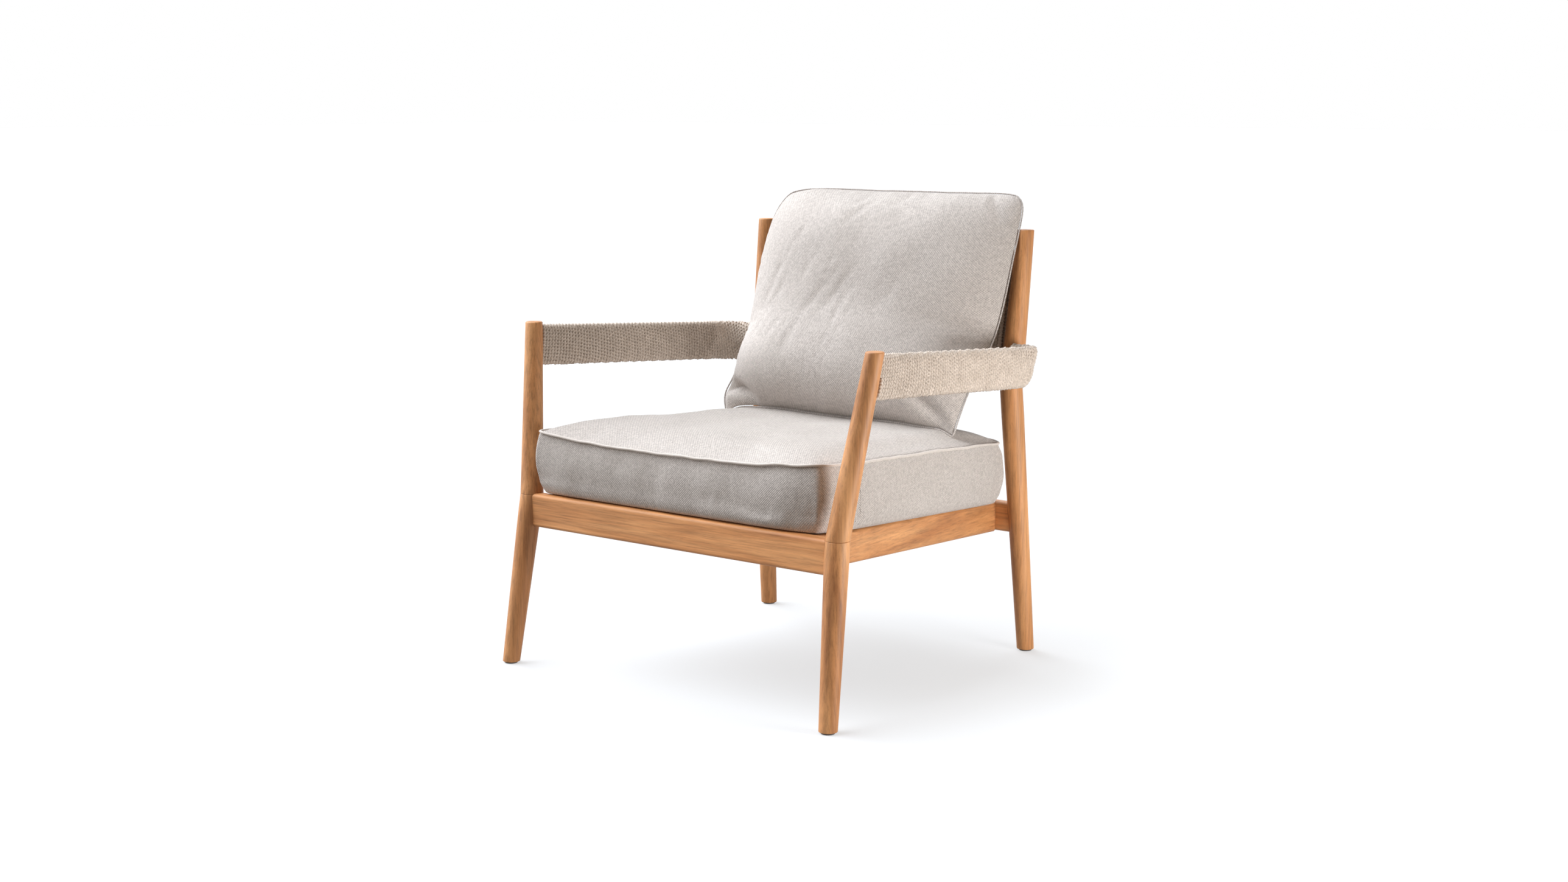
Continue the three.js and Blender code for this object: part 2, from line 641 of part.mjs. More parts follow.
function addArms() {
  const screws = ARM_SCREWS.offsets.map((offset) => armScrew(offset, GAP));
  const frontPost = legTool(FRONT_LEG, frontPostRadius, WINDING_GAP);
  const rearPost = legTool(REAR_LEG, rearPostRadius, WINDING_GAP);
  const coreHole = armBar(ARM_CORE, GAP);
  addPair('arm_core', cut(armBar(ARM_CORE), rearPost, ...screws), METAL, 0.45, 0.9);
  addPair('arm_winding', cut(armBar(WINDING), coreHole, frontPost, rearPost, ...screws), ROPE_COLOUR, 0.9);
  ARM_SCREWS.offsets.forEach((offset, i) => {
    addPair(`arm_screw_${i + 1}`, armScrew(offset), METAL, 0.4, 0.9);
  });
}

function addCushions() {
  addPart('seat_cushion_cover', seatCover(), FABRIC, 0.95);
  addPart('seat_cushion_foam', seatBlock(COVER + GAP), FOAM, 1);
  addPart('seat_cushion_piping', seatPiping(), FABRIC, 0.95);
  addPart('back_cushion_cover', backCover(), FABRIC, 0.95);
  addPart('back_cushion_filling', backBlock(COVER + GAP), FOAM, 1);
}

addLegs();
addSeatFrame();
addSlats();
addBack();
addArms();
addCushions();

export default armchair;
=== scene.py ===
import math

import bpy
import numpy as np
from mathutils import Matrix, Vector, noise
from mathutils.bvhtree import BVHTree


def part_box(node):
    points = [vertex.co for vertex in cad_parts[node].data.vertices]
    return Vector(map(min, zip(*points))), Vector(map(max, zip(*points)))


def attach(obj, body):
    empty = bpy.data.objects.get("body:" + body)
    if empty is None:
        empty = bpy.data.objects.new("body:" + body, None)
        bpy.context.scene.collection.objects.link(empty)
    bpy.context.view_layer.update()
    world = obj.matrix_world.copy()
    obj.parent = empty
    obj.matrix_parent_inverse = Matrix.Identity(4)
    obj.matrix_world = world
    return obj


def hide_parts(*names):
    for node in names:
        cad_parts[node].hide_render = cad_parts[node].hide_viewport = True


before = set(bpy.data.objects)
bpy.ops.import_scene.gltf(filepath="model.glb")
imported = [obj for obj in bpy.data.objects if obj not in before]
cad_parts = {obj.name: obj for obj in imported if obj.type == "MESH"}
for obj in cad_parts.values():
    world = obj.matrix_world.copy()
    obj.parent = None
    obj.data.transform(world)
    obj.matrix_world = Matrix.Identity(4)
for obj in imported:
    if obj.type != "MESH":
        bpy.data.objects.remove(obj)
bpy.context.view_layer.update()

# ---- Dimensions, in metres ----
# The legs, arms and rails match the CAD. The *_CELLS, *_SIDES and *_RINGS are mesh counts.

# Foot, knee and tip of the middle lines of the legs on the right side.
FRONT_LEG = [
    Vector((0.352, -0.322, 0)),
    Vector((0.3366, -0.2794, 0.297)),
    Vector((0.3722, -0.2326, 0.591)),
]
REAR_LEG = [
    Vector((0.2975, 0.322, 0)),
    Vector((0.2829, 0.2844, 0.483)),
    Vector((0.2919, 0.3096, 0.751)),
]
FOOT_RADIUS, KNEE_RADIUS, TIP_RADIUS = 0.0152, 0.020, 0.015
FOOT_ROUND, KNEE_ROUND, TIP_ROUND = 0.0012, 0.0007, 0.0022
LEG_SIDES, END_RINGS, SHAFT_RINGS = 48, 5, 24
BACK_LEAN = (REAR_LEG[2].y - REAR_LEG[1].y) / (REAR_LEG[2].z - REAR_LEG[1].z)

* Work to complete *
Write out only the lines that run from the line containing "addPart('back_cushion_filling', backBlock(COVER +" through the line containing "obj.matrix_parent_inverse = Matrix.Identity(4)", both included, exactly as they appear above.

* Result of the exercise *
  addPart('back_cushion_filling', backBlock(COVER + GAP), FOAM, 1);
}

addLegs();
addSeatFrame();
addSlats();
addBack();
addArms();
addCushions();

export default armchair;
=== scene.py ===
import math

import bpy
import numpy as np
from mathutils import Matrix, Vector, noise
from mathutils.bvhtree import BVHTree


def part_box(node):
    points = [vertex.co for vertex in cad_parts[node].data.vertices]
    return Vector(map(min, zip(*points))), Vector(map(max, zip(*points)))


def attach(obj, body):
    empty = bpy.data.objects.get("body:" + body)
    if empty is None:
        empty = bpy.data.objects.new("body:" + body, None)
        bpy.context.scene.collection.objects.link(empty)
    bpy.context.view_layer.update()
    world = obj.matrix_world.copy()
    obj.parent = empty
    obj.matrix_parent_inverse = Matrix.Identity(4)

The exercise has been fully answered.